═══ DATA LINES

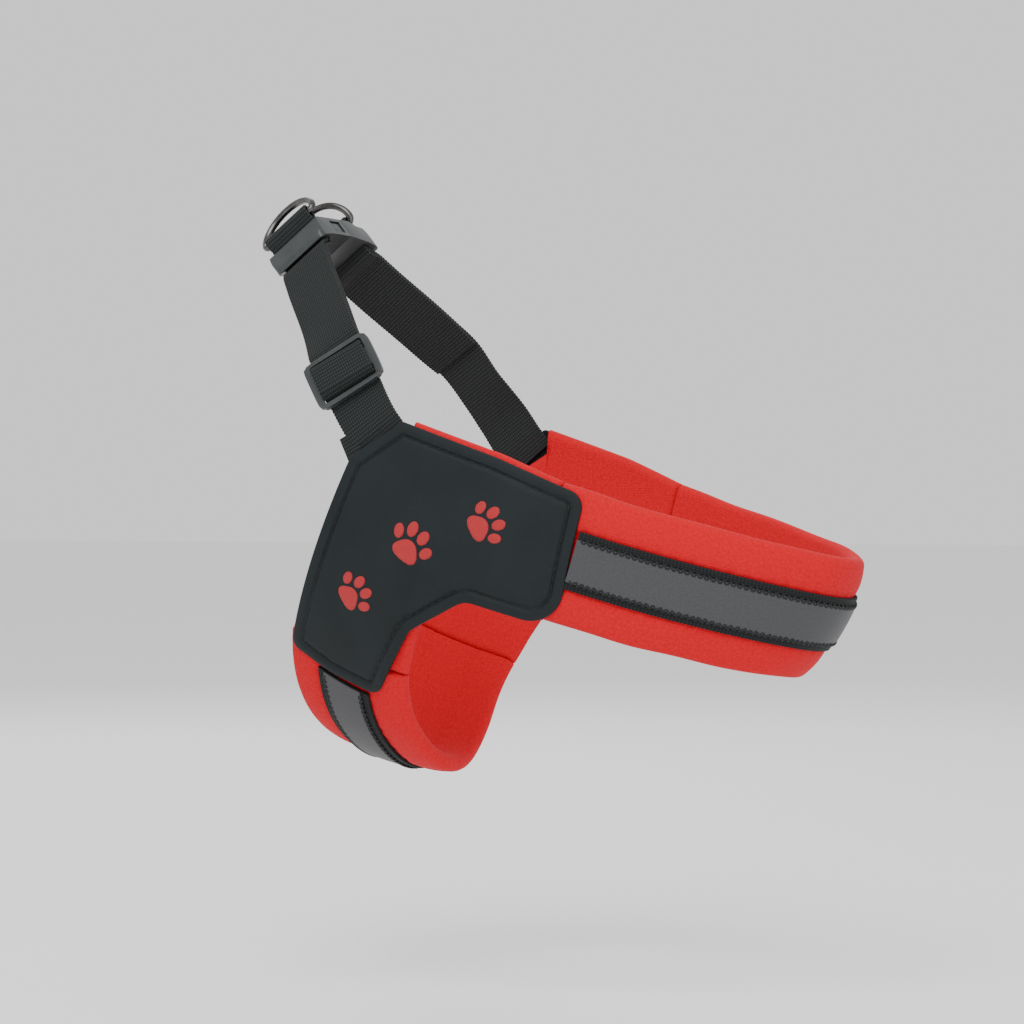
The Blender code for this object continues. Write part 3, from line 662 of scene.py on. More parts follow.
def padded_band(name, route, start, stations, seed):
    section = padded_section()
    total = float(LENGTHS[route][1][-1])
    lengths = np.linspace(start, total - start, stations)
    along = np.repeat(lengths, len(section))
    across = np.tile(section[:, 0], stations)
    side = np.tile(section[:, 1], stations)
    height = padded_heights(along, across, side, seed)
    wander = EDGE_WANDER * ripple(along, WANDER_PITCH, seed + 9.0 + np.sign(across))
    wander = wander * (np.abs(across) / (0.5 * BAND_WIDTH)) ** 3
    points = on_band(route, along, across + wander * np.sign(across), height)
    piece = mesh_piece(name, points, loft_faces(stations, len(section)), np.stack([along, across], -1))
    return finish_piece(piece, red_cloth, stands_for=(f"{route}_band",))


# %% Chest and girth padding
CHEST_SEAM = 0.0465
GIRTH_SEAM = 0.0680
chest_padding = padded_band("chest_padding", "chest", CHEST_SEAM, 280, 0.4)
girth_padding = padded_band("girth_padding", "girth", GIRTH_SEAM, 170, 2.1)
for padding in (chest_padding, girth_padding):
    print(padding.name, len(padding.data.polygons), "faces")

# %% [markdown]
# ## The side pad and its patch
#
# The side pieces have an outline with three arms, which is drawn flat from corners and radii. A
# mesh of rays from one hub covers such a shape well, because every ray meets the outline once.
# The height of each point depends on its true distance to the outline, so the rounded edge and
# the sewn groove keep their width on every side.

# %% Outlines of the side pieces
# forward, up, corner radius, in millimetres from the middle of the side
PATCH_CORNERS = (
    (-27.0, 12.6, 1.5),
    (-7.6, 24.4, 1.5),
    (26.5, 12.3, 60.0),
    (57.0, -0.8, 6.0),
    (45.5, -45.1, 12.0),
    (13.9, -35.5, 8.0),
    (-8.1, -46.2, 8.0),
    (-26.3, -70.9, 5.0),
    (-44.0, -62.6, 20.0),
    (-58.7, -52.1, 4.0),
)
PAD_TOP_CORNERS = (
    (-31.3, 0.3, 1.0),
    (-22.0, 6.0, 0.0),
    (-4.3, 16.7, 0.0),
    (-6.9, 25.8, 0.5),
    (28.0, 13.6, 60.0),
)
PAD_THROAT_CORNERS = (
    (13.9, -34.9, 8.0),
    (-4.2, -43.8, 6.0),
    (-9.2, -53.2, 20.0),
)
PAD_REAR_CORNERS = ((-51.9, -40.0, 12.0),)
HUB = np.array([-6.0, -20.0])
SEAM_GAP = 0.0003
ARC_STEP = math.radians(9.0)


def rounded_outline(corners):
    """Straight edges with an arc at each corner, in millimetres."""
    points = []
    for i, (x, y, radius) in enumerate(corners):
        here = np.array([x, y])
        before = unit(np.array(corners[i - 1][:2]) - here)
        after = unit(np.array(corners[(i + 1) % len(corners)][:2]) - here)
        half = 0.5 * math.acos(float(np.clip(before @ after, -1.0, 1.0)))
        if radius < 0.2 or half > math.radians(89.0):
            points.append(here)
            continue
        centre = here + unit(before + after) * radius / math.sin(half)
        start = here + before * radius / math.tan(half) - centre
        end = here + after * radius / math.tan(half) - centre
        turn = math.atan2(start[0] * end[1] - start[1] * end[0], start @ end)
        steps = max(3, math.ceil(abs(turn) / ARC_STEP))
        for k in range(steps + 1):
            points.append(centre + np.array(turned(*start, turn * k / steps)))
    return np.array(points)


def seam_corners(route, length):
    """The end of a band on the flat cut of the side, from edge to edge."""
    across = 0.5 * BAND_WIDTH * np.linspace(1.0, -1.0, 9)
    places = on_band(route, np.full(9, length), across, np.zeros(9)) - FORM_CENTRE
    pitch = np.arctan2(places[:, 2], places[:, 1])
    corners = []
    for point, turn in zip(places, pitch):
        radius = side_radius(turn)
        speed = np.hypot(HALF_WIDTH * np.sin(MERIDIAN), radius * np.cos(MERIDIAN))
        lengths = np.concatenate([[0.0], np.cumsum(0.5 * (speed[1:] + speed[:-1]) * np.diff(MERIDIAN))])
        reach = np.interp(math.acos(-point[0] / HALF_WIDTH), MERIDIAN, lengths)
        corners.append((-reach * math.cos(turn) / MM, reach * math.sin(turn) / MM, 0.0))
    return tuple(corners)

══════

### TO DO
From the top of the listing above, restate each line word for word up to and including the line with "# the sewn groove"; add nothing else.

### RESPONSE TO THIS TASK
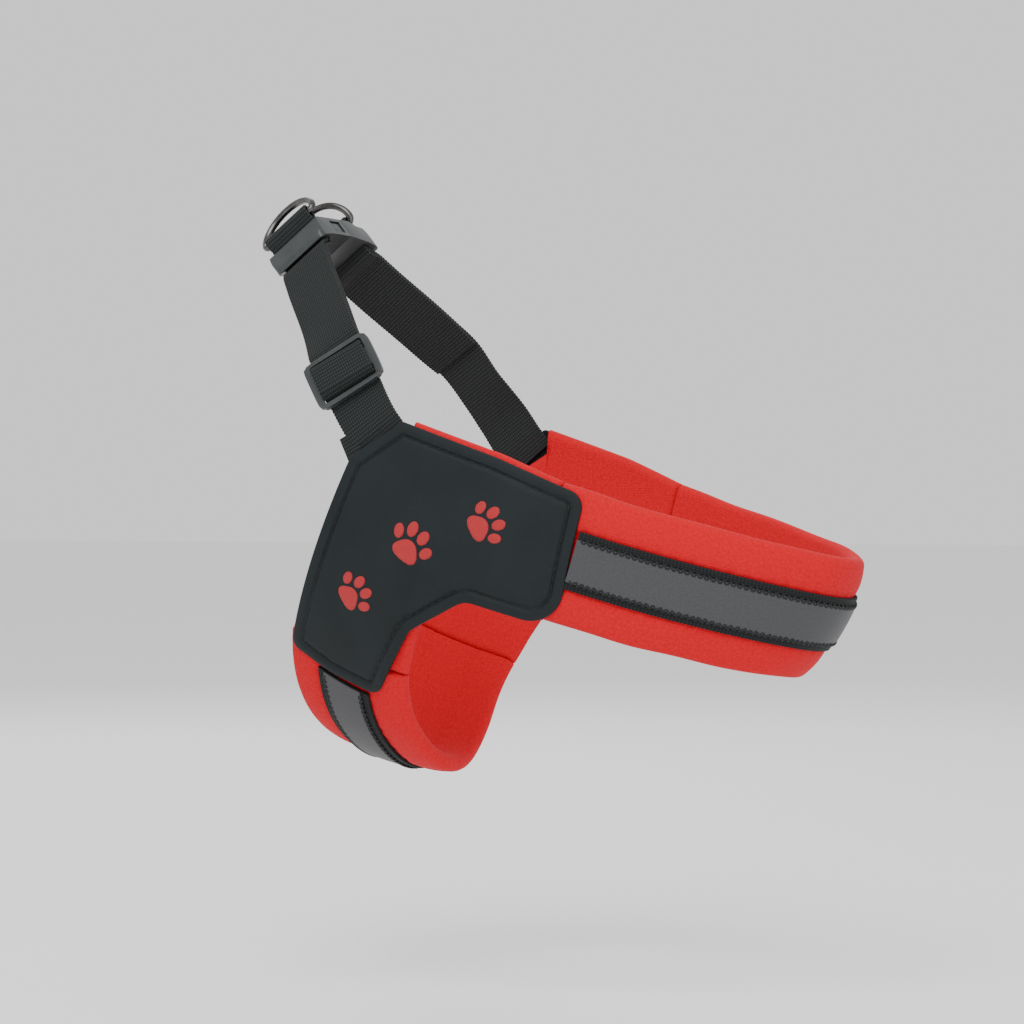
The Blender code for this object continues. Write part 3, from line 662 of scene.py on. More parts follow.
def padded_band(name, route, start, stations, seed):
    section = padded_section()
    total = float(LENGTHS[route][1][-1])
    lengths = np.linspace(start, total - start, stations)
    along = np.repeat(lengths, len(section))
    across = np.tile(section[:, 0], stations)
    side = np.tile(section[:, 1], stations)
    height = padded_heights(along, across, side, seed)
    wander = EDGE_WANDER * ripple(along, WANDER_PITCH, seed + 9.0 + np.sign(across))
    wander = wander * (np.abs(across) / (0.5 * BAND_WIDTH)) ** 3
    points = on_band(route, along, across + wander * np.sign(across), height)
    piece = mesh_piece(name, points, loft_faces(stations, len(section)), np.stack([along, across], -1))
    return finish_piece(piece, red_cloth, stands_for=(f"{route}_band",))


# %% Chest and girth padding
CHEST_SEAM = 0.0465
GIRTH_SEAM = 0.0680
chest_padding = padded_band("chest_padding", "chest", CHEST_SEAM, 280, 0.4)
girth_padding = padded_band("girth_padding", "girth", GIRTH_SEAM, 170, 2.1)
for padding in (chest_padding, girth_padding):
    print(padding.name, len(padding.data.polygons), "faces")

# %% [markdown]
# ## The side pad and its patch
#
# The side pieces have an outline with three arms, which is drawn flat from corners and radii. A
# mesh of rays from one hub covers such a shape well, because every ray meets the outline once.
# The height of each point depends on its true distance to the outline, so the rounded edge and
# the sewn groove keep their width on every side.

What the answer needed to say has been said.